Locate every line that holds the string "parts" and copy it.

--- Begin PROVIDED MATERIAL ---

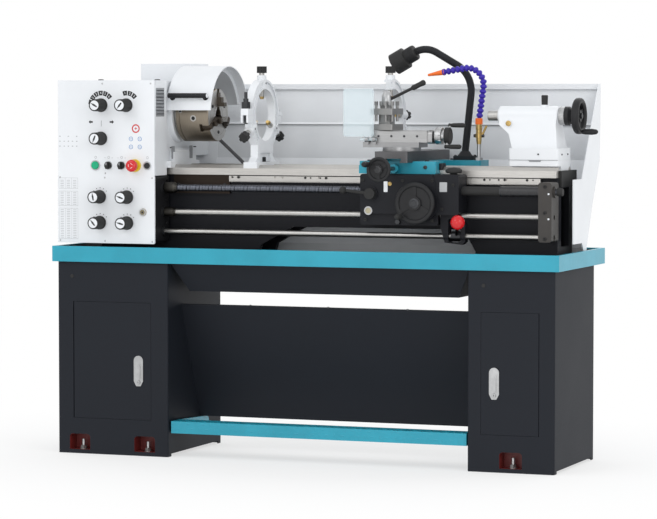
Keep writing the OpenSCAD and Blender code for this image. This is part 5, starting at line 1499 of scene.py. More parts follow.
@dataclass
class ChuckSet(Assembly):
    """The spindle, the three-jaw chuck, its guard and their small parts."""

    axis_z: float = 1026.0
    face_x: float = -345.0

    def build(self) -> None:
        """Dresses the chuck and its guard."""
        self.dress("spindle", TURNED, "steel", bevel=0.3)
        face = Region((self.face_x - 0.6, -82, 944), (self.face_x + 0.6, 82, 1108))
        self.dress("chuck_body", CHUCK_IRON, "steel", (CHUCK_FACE, face), bevel=0.4)
        for node in ("jaw_1", "jaw_2", "jaw_3"):
            self.dress(node, JAW_STEEL, "dark_steel", bevel=0.4)
        self.dress("chuck_guard", WHITE, "white", bevel=0.5)
        self.guard_rim()
        self.guard_handle()
        self.chuck_rings()
        self.jaw_serrations()

    def guard_rim(self) -> None:
        """The flange turned in along the guard's open end."""
        low, _ = corners("chuck_guard")
        end = low.x + 146.0
        outline = circle_points(45.0, 1025.0, 149.2, 13.0, 173.0, 48)
        outline += circle_points(45.0, 1025.0, 133.5, 173.0, 13.0, 48)
        form = Form("guard_rim", WHITE)
        form.prism(outline, Axis.X, end - 3.2, end - 0.4)
        form.done("chuck_guard", "white")

    def guard_handle(self) -> None:
        """The guard's handle grips and its pivot bolt."""
        form = Form("guard_handle_sleeve", RUBBER)
        out = spoke(159.0)
        centre = Vector((0.0, 45.0, 1025.0)) + out * 167.0
        form.rod(centre + Vector((-463.6, 0, 0)), centre + Vector((-334.4, 0, 0)), 7.5, 32, 1.5)
        for x in (-454.0, -346.0):
            foot = Vector((x, 45.0, 1025.0)) + out * 149.8
            form.rod(foot, foot + out * 16, 5.5, 24)
            form.lathe([(0, 9.0), (2.0, 8.6), (3.0, 6.5), (3.0, 0)], foot, out, 28)
        form.done("chuck_guard", "black_plastic")
        pivot = Scatter(cap_screw(7.0, 5.0), DARK_STEEL)
        pivot.at((-432.0, 170.0, 1085.0), RIGHT)
        pivot.done("guard_pivot_screw", "chuck_guard", "dark_steel")

    def chuck_rings(self) -> None:
        """Turned rings and face screws of the chuck, and two ringed seats whose holes are filled with black discs of
        painted shade.
        """
        form = Form("chuck_face_rings", JAW_STEEL)
        for radius in (30.0, 34.0, 62.0):
            form.washer((self.face_x - 0.1, 0, self.axis_z), TAIL, radius + 0.4, radius, 0.25, 72)
        screws = Scatter(cap_screw(5.2, 2.4), DARK_STEEL)
        for a in (30.0, 150.0, 270.0):
            y, z = 52 * cos(radians(a)), 52 * sin(radians(a))
            screws.at((self.face_x - 0.1, y, self.axis_z + z), RIGHT)
        for x, a, outer in ((self.face_x - 49.0, 187.0, 9.5), (self.face_x - 92.0, 172.0, 5.5)):
            out = spoke(a)
            seat = Vector((x, 0.0, self.axis_z)) + out * 79.3
            form.use(CHUCK_FACE).washer(seat, out, outer, outer * 0.62, 0.9, 40)
            # Painted shade: a black disc fills each seat's hole.
            form.use(BLACK_PLASTIC).lathe([(0, outer * 0.64), (0.8, outer * 0.6), (0.8, 0)], seat, out, 32)
        form.done("chuck_body", "steel")
        screws.done("chuck_face_screws", "chuck_body", "dark_steel")

    def jaw_serrations(self) -> None:
        """Gripping grooves on the steps of the jaws."""
        for index, angle in enumerate((90.0, 210.0, 330.0), start=1):
            out = spoke(angle)
            side = Vector((1.0, 0.0, 0.0)).cross(out)
            form = Form(f"jaw_{index}_teeth", TURNED)
            base = Vector((self.face_x, 0.0, self.axis_z))
            for k in range(8):
                middle = base + out * 25.8 + Vector((2.0 + k * 2.6, 0, 0))
                points = []
                for s in (-8.6, 8.6):
                    for dx, up in ((-0.9, 0.3), (0.0, -0.5), (0.9, 0.3)):
                        points.append(middle + side * s + Vector((dx, 0, 0)) + out * up)
                form.shell(points, [(0, 1, 2), (3, 5, 4), (0, 3, 4, 1), (1, 4, 5, 2), (0, 2, 5, 3)])
            form.done(f"jaw_{index}", "steel")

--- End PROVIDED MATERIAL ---

- TASK RESPONSE -
Keep writing the OpenSCAD and Blender code for this image. This is part 5, starting at line 1499 of scene.py. More parts follow.
    """The spindle, the three-jaw chuck, its guard and their small parts."""